WHAT YOU ARE ASKED TO DO:
Pull out every line below containing the word "lifts".

AVAILABLE RECORDS:

____

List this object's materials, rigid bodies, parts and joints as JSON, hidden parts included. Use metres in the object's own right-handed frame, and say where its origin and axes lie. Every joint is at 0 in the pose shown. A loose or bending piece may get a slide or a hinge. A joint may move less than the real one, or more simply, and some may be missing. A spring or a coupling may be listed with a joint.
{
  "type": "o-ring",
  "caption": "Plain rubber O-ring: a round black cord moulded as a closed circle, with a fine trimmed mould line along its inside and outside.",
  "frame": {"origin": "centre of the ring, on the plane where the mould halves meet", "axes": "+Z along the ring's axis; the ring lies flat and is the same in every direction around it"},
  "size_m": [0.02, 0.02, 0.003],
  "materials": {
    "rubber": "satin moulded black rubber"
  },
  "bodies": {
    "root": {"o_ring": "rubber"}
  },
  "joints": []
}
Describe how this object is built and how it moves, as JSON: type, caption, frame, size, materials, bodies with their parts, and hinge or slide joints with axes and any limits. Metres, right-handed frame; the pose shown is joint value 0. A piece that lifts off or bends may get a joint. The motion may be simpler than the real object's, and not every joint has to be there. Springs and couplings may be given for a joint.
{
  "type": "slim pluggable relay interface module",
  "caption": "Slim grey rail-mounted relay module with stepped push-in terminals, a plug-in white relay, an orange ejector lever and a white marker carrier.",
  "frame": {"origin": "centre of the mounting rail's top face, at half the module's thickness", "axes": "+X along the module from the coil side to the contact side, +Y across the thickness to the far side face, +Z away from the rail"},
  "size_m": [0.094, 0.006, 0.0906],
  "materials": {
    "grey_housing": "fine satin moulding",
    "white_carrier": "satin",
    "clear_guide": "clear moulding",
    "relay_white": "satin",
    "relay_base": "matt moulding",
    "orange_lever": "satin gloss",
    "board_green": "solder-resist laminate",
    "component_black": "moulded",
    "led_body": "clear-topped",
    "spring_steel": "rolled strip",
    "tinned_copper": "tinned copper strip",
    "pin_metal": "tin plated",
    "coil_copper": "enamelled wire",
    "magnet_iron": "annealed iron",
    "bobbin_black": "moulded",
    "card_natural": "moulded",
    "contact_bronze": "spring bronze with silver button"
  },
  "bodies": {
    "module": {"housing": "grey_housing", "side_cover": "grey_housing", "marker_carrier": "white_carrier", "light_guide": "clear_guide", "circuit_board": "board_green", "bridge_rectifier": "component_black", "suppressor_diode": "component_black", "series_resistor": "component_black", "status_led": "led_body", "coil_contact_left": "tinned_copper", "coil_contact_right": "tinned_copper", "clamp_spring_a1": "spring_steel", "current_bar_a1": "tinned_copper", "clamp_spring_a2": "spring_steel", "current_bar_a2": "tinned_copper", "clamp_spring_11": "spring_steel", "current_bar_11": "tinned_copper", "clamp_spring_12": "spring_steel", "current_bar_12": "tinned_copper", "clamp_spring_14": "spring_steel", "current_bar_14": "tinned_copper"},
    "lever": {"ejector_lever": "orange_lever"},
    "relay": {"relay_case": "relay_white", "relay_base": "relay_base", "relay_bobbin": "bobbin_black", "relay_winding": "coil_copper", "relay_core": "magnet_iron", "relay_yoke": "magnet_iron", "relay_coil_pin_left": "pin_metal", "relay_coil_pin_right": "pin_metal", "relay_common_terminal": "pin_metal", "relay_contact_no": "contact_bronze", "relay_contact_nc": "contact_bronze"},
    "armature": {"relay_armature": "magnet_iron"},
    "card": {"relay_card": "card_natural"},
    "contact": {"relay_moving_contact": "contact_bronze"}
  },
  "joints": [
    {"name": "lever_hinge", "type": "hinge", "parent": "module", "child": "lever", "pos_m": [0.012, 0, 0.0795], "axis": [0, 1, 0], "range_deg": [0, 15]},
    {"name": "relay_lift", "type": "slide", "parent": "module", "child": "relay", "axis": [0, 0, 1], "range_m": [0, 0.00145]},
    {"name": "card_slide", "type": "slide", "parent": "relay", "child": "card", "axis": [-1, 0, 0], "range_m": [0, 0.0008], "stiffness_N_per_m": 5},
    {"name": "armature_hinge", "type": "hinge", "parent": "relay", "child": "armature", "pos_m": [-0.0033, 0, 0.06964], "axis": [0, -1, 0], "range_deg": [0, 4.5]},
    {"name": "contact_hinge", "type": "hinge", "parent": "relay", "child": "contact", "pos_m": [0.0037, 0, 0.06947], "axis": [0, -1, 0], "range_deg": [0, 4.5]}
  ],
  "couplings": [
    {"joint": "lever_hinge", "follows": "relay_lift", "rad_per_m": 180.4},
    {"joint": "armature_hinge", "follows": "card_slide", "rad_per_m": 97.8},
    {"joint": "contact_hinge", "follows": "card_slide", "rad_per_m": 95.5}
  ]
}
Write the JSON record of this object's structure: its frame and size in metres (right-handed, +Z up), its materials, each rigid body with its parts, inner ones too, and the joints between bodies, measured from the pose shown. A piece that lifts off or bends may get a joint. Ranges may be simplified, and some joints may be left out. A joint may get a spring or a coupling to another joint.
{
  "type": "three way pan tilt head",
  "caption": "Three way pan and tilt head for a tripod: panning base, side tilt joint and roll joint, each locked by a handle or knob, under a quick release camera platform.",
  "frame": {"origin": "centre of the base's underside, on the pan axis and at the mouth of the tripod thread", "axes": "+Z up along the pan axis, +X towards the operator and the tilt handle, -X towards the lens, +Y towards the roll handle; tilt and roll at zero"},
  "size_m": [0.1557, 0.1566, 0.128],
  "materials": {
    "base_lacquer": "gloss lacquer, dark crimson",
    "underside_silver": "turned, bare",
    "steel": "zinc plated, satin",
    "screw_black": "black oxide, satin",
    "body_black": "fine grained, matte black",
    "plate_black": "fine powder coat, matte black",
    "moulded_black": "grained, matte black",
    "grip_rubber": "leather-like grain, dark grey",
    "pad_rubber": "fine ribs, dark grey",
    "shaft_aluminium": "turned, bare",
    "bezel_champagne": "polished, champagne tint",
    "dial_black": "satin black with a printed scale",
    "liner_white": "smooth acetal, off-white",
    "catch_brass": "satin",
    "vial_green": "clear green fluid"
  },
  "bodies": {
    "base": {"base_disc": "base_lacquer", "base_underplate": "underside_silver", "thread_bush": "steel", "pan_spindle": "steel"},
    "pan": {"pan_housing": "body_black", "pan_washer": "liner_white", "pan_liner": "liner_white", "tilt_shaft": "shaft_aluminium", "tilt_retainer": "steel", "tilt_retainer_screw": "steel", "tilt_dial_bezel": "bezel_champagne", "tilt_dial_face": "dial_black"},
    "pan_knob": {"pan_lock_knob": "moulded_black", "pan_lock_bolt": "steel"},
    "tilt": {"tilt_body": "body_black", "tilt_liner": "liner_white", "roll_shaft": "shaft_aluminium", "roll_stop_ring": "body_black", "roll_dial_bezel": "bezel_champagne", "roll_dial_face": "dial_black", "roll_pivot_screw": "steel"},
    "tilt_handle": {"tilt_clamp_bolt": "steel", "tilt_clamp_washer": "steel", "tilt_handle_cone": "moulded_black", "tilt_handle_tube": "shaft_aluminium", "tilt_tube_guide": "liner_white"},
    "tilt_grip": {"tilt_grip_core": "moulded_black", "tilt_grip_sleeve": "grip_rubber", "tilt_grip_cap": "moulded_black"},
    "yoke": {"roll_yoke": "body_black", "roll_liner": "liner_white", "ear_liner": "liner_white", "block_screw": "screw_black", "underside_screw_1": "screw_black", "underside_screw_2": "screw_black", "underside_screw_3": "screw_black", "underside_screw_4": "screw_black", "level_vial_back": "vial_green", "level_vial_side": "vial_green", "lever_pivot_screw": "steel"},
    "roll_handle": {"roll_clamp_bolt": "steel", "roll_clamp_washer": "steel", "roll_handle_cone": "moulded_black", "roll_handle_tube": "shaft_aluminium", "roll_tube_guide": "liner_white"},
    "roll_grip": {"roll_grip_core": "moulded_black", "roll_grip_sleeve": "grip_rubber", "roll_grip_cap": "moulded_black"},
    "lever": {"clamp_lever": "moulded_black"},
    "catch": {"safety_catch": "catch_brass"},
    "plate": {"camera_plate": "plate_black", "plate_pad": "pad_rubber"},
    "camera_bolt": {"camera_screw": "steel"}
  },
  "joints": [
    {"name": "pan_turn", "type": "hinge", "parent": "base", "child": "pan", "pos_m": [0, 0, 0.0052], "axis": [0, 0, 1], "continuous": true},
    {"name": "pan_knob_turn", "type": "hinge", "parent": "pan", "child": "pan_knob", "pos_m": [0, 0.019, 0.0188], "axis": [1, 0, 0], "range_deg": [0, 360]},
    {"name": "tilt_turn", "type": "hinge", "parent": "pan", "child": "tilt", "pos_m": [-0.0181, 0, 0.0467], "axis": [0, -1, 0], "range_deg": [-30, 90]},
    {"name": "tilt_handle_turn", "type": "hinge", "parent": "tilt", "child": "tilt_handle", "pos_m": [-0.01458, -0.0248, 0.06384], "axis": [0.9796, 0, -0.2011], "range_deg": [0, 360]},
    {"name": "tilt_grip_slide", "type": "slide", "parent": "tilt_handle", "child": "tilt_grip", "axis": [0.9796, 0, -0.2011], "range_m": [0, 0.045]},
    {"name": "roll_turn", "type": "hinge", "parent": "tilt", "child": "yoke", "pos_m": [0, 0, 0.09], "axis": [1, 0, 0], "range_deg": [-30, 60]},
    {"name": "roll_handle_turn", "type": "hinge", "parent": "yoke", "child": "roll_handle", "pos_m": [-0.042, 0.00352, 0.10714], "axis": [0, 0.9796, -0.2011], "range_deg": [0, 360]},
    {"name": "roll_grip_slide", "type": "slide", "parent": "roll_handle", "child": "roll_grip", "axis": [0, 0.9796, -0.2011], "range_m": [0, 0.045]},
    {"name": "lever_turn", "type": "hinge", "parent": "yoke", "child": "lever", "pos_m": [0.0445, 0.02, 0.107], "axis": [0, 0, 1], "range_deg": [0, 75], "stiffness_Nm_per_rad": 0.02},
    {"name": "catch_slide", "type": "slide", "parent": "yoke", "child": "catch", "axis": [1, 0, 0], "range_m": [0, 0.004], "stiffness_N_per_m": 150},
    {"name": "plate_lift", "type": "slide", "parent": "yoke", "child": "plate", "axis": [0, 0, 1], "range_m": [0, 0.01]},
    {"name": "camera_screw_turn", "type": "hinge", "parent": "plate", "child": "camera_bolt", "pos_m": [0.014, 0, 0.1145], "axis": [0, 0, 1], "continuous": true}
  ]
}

____

TASK ANSWER:
Describe how this object is built and how it moves, as JSON: type, caption, frame, size, materials, bodies with their parts, and hinge or slide joints with axes and any limits. Metres, right-handed frame; the pose shown is joint value 0. A piece that lifts off or bends may get a joint. The motion may be simpler than the real object's, and not every joint has to be there. Springs and couplings may be given for a joint.
Write the JSON record of this object's structure: its frame and size in metres (right-handed, +Z up), its materials, each rigid body with its parts, inner ones too, and the joints between bodies, measured from the pose shown. A piece that lifts off or bends may get a joint. Ranges may be simplified, and some joints may be left out. A joint may get a spring or a coupling to another joint.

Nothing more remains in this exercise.